Ingenious recipe. This is really good with thighs. Everyone likes. Recipe needs salt, I add 1 teaspoon. I coat and dredge once. There isn't enough paste to dredge and coat 2xs. I fry until brown on both sides and finish in a 425 degree oven. If I try to finish in the fry pan, the coating gets burned.

used 1 tsp thyme 1 tsp tarragon 1 tsp black pepper in first dip with tahini and hlf onion used 1/2 tsp thyme, 1/2 tsp kosher salt half onion and peanut butter for 2nd paste both dips with garlic 2-3 clove carefully toss in flour beween each dip fried in canola oil

I had all kinds of fresh herbs--sage, tarragon, chives, basil, thyme, rosemary--so used all of them. I am gluten free, so used chickpea flour. Added gluten free panko, parmesan, homemade breadcrumbs and dry mustard to the coating. Cooked the chicken in peanut oil. Agree that oil temp must be very hot. Turned out great. Doubled the herb mix and served a little on the side and froze it for next time. Husband said, "nice," which along with "tasty" is his highest praise.

I followed the recipe to the T. Tahini mixture and flour immediately fell off the chicken. Should the directions include oil temp? Would that have made a difference?

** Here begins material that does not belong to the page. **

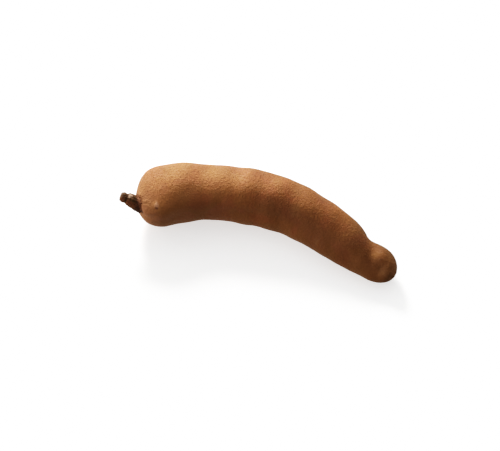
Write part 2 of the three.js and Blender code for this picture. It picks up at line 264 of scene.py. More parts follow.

This was so hard to make. The double coating of the batter, frying it coupled with burning it. I felt like I was fighting a war with chicken and losing. Not making again.

I've made Mark Bittman's 15-minute herb fried chicken twice, thinking I did something wrong in the first go-round. I didn't. First and foremost, dispense with the notion that it can be made in a quarter hour. If you do, you'll end up with semi-raw poultry. Once out of the frying pan, you'll need to bake it an additional 20 minutes or so at about 325 degrees Fahrenheit. This will also help to better bond the crust to the meat. The chicken also needs a light marinade prior to coating it.

Used boneless, skinless chicken breasts cut lengthwise into 2 3/4" thick fillets. Used peanut butter and chopped fresh tarragon and chives in the paste. Cooked the chicken breast 5 minutes per side. The chicken was spicy, moist and delicious. Served it on mashed potatoes with a side salad dressed with mustard vinaigrette.